Long term memory: If a user has expressed preferences in a previous conversation, being able to fetch that information.
Prompt Engineering: Instructions for how an agent should behave are clearly enumerated in the prompt.
Retrieval: Fetching information dynamically and inserting it into the prompt before calling the LLM.

How LangGraph enables context engineering

When we built LangGraph, we built it with the goal of making it the most controllable agent framework. This also allows it to perfectly enable context engineering.

With LangGraph, you can control everything. You decide what steps are run. You decide exactly what goes into your LLM. You decide where you store the outputs. You control everything.

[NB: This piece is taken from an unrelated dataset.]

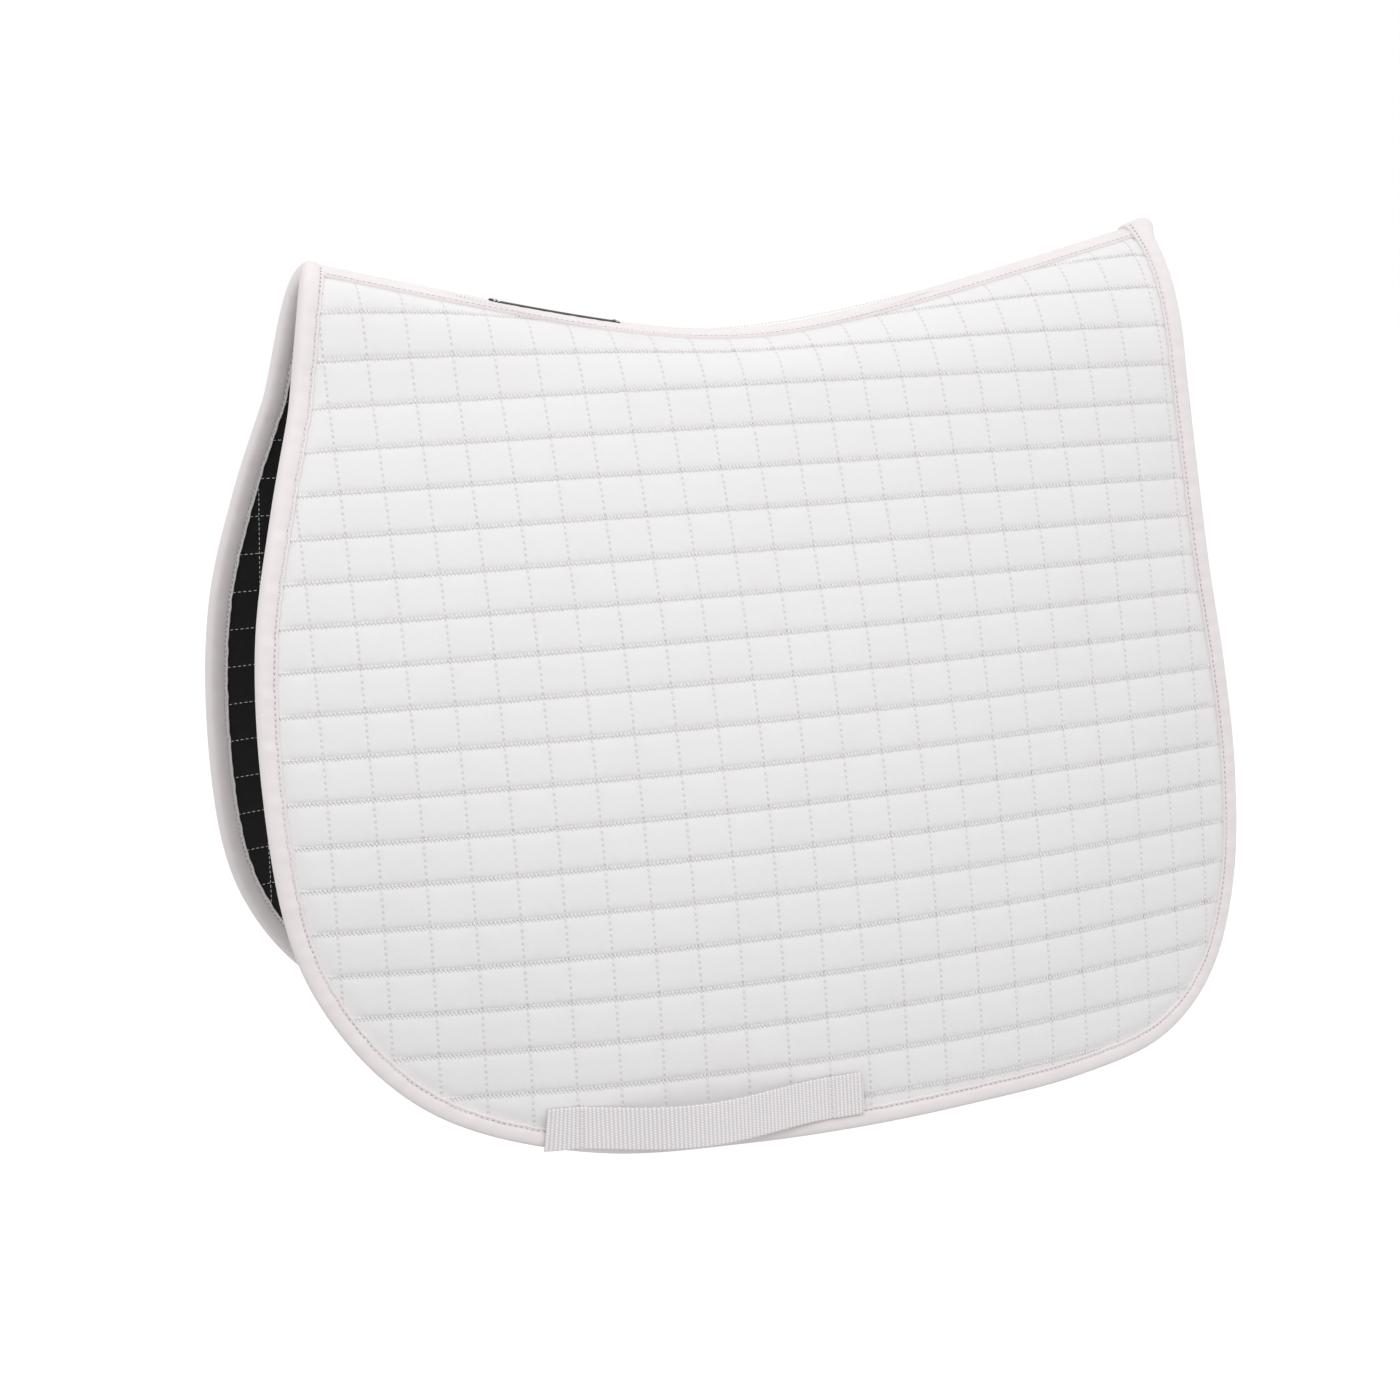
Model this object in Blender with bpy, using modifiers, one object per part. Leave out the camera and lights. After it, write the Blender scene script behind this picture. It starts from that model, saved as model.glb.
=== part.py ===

This allows you do all the context engineering you desire. One of the downsides of agent abstractions (which most other agent frameworks emphasize) is that they restrict context engineering. There may be places where you cannot change exactly what goes into the LLM, or exactly what steps are run beforehand.

Side note: a very good read is Dex Horthy's "12 Factor Agents". A lot of the points there relate to context engineering ("own your prompts", "own your context building", etc). The header image for this blog is also taken from Dex. We really enjoy the way he communicates about what is important in the space.

How LangSmith helps with context engineering

LangSmith is our LLM application observability and evals solution. One of the key features in LangSmith is the ability to trace your agent calls. Although the term "context engineering" didn't exist when we built LangSmith, it aptly describes what this tracing helps with.

LangSmith lets you see all the steps that happen in your agent. This lets you see what steps were run to gather the data that was sent into the LLM.

LangSmith lets you see the exact inputs and outputs to the LLM. This lets you see exactly what went into the LLM - the data it had and how it was formatted. You can then debug whether that contains all the relevant information that is needed for the task. This includes what tools the LLM has access to - so you can debug whether it's been given the appropriate tools to help with the task at hand

Communication is all you need

A few months ago I wrote a blog called "Communication is all you need". The main point was that communicating to the LLM is hard, and not appreciated enough, and often the root cause of a lot of agent errors. Many of these points have to do with context engineering!

Context engineering isn't a new idea - agent builders have been doing it for the past year or two. It's a new term that aptly describes an increasingly important skill. We'll be writing and sharing more on this topic. We think a lot of the tools we've built (LangGraph, LangSmith) are perfectly built to enable context engineering, and so we're excited to see the emphasis on this take off.